Identify the lines that include the word "FreeCAD", then copy all of them.

--*--

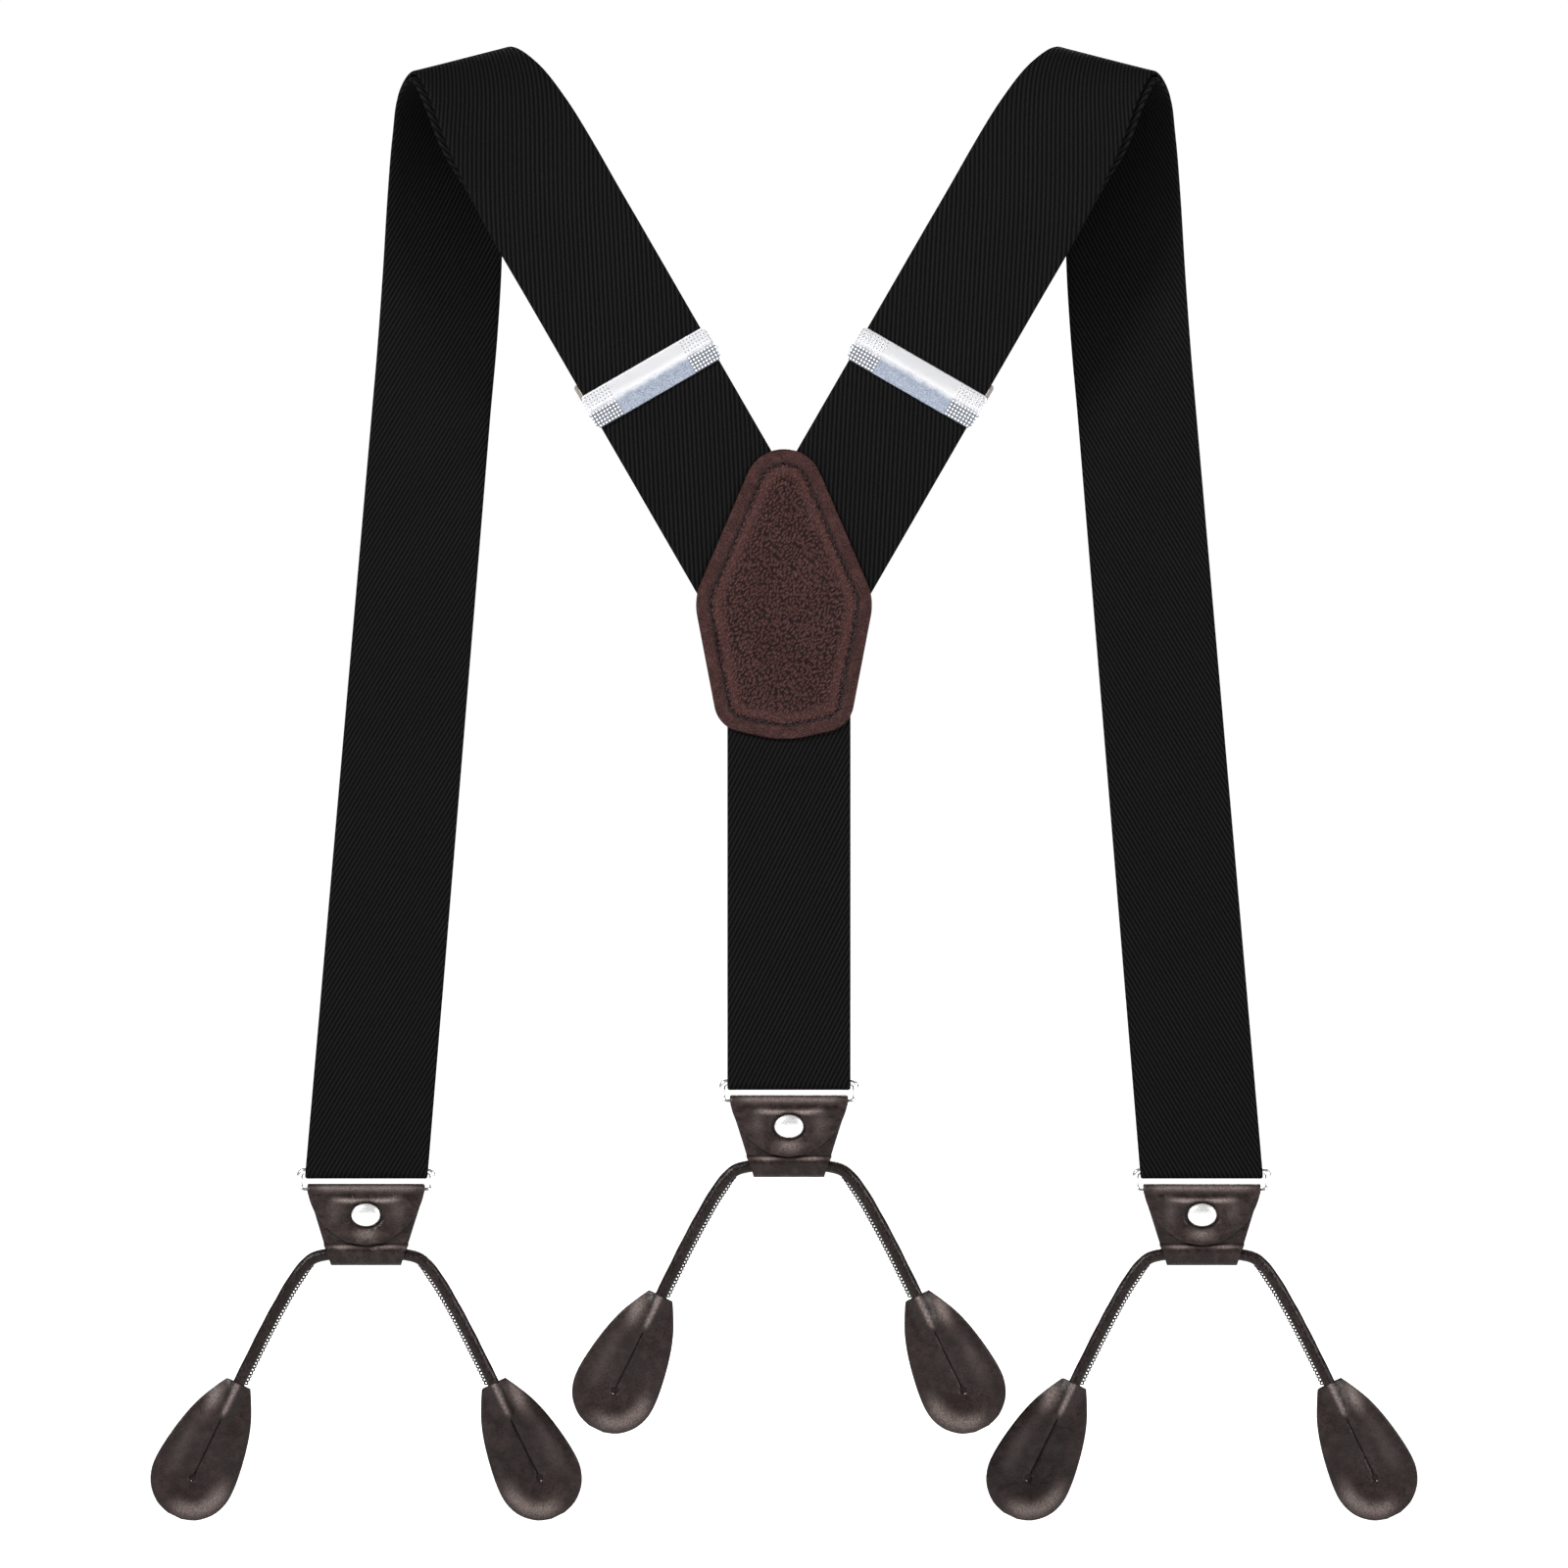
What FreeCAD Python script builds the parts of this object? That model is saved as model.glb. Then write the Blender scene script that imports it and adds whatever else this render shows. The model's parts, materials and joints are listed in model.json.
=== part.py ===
"""Y-back suspenders with leather button ends, hanging as they are worn.

Millimetres. +Z is up, +X to one side, and the back patch faces -Y. The origin lies midway
between the two shoulder folds, level with the inner crest of the webbing there.
"""
import FreeCAD
import Part
import Sketcher
import math
import os

Vector = FreeCAD.Vector
X_AXIS = Vector(1, 0, 0)
Y_AXIS = Vector(0, 1, 0)
Z_AXIS = Vector(0, 0, 1)
SIDES = {"left": -1, "right": 1}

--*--

Written solution:
What FreeCAD Python script builds the parts of this object? That model is saved as model.glb. Then write the Blender scene script that imports it and adds whatever else this render shows. The model's parts, materials and joints are listed in model.json.
import FreeCAD
Vector = FreeCAD.Vector